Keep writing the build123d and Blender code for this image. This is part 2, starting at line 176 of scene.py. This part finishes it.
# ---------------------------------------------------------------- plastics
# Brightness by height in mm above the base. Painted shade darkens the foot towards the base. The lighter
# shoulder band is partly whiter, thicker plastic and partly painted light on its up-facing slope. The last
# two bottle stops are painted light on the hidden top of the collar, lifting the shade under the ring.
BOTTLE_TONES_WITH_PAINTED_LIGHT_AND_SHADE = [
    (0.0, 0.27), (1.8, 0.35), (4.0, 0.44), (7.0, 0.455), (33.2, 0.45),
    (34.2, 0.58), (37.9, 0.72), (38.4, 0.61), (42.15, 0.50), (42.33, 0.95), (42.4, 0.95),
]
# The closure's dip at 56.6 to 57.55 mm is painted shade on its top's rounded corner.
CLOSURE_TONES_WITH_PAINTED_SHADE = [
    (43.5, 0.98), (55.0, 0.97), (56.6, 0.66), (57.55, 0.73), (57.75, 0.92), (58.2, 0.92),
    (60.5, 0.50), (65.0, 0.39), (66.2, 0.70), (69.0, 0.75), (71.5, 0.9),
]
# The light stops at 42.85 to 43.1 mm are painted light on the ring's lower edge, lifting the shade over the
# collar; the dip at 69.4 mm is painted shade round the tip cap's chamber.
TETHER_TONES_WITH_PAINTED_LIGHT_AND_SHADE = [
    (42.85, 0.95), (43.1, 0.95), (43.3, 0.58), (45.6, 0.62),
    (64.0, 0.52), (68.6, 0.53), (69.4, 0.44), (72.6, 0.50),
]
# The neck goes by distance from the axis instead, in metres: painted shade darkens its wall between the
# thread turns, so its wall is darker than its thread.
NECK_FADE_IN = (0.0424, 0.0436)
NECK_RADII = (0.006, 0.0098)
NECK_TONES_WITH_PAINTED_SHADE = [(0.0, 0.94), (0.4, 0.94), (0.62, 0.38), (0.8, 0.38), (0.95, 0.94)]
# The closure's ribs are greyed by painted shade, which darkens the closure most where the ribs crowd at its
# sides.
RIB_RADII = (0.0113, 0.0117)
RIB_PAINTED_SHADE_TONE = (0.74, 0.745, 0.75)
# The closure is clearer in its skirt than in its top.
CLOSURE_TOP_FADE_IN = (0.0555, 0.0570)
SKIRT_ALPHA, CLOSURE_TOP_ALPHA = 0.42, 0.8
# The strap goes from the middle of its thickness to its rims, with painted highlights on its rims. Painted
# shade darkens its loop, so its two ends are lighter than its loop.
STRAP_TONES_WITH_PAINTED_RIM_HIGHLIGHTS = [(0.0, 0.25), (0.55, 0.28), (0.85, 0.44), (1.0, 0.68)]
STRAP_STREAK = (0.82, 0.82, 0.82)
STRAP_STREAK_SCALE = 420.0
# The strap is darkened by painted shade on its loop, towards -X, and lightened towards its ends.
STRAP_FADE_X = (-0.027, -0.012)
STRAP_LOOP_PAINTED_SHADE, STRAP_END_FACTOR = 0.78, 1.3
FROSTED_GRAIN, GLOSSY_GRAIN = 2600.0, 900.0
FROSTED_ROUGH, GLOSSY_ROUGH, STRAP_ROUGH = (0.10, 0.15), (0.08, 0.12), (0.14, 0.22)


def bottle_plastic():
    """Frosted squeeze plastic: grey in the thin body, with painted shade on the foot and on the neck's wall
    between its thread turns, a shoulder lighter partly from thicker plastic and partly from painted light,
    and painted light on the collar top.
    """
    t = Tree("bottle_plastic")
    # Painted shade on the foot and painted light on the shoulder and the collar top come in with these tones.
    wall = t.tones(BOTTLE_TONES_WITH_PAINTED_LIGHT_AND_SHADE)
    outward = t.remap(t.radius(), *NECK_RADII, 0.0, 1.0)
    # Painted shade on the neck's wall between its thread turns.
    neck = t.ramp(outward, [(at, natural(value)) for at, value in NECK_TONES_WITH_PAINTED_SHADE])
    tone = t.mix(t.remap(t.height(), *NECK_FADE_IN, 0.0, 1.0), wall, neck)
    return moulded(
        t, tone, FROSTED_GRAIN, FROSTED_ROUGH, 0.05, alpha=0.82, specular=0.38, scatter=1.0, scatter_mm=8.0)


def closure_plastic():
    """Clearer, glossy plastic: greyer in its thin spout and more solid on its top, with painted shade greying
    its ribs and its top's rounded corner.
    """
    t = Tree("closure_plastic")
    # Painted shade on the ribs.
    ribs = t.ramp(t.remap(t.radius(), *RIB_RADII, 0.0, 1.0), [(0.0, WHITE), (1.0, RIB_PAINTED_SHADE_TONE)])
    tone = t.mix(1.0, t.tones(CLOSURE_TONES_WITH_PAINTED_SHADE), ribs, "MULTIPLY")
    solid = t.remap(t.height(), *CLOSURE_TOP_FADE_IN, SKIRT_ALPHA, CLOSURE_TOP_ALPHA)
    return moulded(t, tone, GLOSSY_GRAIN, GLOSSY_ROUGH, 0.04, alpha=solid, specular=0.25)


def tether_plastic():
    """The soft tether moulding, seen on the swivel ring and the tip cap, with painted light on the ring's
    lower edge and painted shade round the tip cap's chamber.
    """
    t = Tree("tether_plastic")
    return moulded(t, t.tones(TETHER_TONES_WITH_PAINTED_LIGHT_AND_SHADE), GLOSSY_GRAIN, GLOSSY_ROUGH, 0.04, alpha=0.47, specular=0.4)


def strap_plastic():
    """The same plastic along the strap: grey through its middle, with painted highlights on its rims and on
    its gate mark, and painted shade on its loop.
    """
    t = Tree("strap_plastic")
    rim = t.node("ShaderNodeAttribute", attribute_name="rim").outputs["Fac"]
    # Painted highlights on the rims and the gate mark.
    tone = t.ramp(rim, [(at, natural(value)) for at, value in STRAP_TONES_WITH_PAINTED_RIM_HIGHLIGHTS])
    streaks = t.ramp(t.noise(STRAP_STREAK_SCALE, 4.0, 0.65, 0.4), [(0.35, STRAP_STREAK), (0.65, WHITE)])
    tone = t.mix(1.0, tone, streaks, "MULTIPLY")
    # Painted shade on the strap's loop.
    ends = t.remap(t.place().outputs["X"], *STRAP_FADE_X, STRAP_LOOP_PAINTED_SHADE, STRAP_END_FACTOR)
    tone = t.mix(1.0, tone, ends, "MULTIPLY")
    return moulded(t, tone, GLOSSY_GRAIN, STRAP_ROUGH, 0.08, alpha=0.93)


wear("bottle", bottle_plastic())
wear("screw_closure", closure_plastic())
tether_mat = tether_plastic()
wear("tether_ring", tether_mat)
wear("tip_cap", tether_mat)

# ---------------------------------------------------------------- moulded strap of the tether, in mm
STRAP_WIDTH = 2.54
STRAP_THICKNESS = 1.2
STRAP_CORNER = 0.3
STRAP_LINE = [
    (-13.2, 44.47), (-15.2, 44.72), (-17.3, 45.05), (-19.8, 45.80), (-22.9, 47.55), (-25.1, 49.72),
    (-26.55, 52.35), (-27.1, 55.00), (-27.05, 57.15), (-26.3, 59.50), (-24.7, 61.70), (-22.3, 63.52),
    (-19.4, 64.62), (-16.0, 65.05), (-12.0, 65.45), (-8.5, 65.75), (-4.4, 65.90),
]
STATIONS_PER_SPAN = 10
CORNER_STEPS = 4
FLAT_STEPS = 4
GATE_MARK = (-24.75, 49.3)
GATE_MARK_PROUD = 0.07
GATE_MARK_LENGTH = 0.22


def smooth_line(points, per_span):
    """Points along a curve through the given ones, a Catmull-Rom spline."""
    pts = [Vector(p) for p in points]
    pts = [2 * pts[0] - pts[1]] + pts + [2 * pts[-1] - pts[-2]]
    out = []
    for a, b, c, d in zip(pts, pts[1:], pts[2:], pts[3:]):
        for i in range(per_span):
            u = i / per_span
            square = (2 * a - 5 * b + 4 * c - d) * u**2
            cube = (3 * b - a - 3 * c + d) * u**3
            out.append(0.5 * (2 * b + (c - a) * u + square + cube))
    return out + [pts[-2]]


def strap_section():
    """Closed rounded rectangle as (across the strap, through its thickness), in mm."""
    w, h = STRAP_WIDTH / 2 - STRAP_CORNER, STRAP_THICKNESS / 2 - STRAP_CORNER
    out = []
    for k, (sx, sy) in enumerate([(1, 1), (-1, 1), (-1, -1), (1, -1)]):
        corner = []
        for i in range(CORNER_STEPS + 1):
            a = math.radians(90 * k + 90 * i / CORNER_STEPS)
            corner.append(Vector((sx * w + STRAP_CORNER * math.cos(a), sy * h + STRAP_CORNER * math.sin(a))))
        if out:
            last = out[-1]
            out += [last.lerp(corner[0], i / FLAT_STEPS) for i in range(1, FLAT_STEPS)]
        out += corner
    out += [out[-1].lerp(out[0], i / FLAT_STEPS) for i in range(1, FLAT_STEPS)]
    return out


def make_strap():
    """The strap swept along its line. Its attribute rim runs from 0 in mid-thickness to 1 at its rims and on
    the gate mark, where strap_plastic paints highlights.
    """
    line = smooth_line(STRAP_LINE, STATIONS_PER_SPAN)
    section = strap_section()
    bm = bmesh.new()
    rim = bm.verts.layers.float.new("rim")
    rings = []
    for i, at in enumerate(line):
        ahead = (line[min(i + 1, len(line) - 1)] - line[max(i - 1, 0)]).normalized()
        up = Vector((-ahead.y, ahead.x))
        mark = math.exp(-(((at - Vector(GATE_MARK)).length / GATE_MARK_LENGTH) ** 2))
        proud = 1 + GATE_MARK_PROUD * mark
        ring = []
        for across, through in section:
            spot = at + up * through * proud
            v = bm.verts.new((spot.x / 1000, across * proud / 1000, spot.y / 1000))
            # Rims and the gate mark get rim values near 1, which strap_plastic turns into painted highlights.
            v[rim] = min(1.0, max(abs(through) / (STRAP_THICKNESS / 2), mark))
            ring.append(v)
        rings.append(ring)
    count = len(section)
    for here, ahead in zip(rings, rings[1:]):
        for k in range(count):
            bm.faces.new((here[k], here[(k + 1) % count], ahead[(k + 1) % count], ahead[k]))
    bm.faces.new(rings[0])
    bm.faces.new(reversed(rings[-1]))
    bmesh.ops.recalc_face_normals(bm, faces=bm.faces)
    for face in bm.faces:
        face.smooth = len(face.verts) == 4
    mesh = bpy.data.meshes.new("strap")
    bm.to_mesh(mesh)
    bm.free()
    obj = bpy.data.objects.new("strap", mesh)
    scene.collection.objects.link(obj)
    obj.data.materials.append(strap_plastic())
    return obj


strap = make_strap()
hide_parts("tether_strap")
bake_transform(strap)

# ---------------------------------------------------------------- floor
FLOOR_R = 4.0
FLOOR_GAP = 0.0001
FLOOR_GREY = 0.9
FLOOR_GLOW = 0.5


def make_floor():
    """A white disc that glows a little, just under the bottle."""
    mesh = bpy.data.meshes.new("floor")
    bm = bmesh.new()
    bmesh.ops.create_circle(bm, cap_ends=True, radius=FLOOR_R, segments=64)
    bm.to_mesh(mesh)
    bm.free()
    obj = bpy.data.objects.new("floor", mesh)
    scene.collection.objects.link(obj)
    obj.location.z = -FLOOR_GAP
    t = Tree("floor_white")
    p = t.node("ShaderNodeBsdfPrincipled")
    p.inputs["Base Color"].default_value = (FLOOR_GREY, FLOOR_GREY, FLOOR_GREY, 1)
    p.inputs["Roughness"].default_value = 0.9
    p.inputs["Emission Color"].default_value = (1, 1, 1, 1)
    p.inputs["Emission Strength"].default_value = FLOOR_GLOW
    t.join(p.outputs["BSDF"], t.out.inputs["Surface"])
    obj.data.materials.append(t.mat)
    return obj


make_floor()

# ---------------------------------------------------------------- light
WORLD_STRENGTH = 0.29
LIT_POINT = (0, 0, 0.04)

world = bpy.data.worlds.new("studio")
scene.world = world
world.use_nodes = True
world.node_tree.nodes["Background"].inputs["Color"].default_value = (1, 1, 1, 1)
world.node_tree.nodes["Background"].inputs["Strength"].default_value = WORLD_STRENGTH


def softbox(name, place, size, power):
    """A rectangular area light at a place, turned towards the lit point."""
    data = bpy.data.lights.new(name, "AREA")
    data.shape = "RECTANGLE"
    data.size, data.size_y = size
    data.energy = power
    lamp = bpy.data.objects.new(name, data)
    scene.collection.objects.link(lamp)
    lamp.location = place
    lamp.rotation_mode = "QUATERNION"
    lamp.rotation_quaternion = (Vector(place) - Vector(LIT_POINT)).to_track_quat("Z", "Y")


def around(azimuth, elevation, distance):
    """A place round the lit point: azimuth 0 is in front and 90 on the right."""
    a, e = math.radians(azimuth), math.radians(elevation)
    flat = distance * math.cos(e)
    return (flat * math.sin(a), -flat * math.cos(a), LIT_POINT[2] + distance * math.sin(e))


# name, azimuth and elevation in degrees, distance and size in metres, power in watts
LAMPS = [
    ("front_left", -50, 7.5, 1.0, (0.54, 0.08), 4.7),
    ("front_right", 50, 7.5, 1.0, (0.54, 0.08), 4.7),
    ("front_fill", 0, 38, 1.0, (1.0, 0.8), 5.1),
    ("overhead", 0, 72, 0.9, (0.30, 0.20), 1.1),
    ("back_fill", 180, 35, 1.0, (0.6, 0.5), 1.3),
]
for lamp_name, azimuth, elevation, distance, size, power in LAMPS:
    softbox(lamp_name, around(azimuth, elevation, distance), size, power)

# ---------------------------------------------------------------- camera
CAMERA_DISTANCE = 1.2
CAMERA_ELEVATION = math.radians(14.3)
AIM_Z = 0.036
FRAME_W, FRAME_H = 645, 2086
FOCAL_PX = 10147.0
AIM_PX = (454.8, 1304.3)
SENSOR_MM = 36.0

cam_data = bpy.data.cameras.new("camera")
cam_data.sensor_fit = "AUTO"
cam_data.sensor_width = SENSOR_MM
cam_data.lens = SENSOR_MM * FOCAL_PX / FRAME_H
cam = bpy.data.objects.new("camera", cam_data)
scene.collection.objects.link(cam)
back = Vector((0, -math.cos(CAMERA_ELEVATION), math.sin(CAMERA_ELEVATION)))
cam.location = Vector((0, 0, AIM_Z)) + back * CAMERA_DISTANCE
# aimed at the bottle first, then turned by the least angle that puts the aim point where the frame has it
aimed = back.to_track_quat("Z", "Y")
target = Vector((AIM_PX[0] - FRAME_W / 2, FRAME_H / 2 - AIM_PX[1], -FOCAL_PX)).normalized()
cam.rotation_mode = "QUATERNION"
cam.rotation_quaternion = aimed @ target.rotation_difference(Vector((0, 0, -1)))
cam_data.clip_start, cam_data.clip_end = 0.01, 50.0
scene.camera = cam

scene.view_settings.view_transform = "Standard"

★ ★ ★ ★ ★

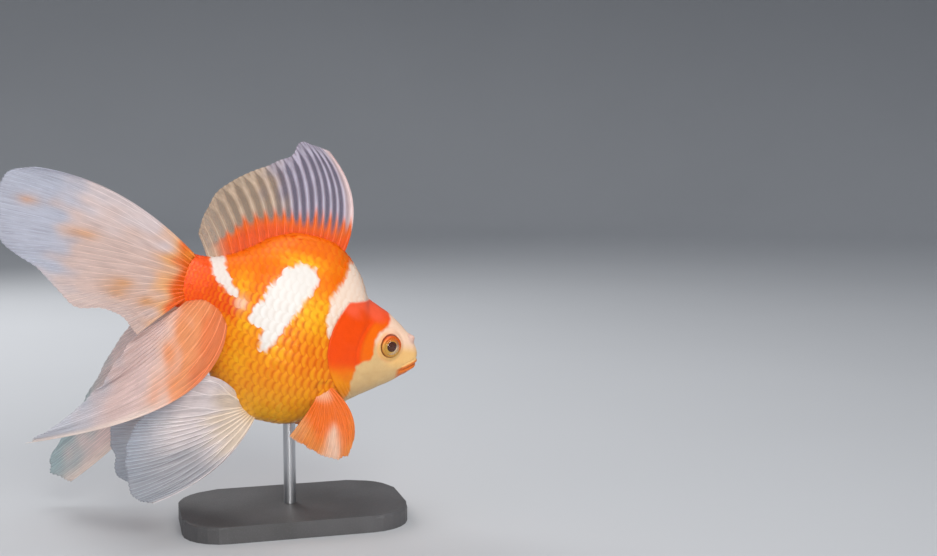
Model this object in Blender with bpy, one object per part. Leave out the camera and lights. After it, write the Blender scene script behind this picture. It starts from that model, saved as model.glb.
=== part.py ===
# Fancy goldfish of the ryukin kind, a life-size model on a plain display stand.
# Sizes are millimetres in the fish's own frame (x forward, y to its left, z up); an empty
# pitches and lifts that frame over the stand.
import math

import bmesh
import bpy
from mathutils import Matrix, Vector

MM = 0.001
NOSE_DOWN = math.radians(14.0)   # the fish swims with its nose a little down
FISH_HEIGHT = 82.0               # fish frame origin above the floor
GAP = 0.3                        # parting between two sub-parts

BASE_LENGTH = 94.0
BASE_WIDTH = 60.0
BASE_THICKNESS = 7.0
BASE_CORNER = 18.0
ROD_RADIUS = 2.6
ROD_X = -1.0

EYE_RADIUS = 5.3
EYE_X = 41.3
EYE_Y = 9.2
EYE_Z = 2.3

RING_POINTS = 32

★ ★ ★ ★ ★

Extract the lines of the preceding material that run from the line with "Model this object" through the line with "from mathutils import Matrix, Vector", inclusive, reproducing them exactly and adding nothing.

Model this object in Blender with bpy, one object per part. Leave out the camera and lights. After it, write the Blender scene script behind this picture. It starts from that model, saved as model.glb.
=== part.py ===
# Fancy goldfish of the ryukin kind, a life-size model on a plain display stand.
# Sizes are millimetres in the fish's own frame (x forward, y to its left, z up); an empty
# pitches and lifts that frame over the stand.
import math

import bmesh
import bpy
from mathutils import Matrix, Vector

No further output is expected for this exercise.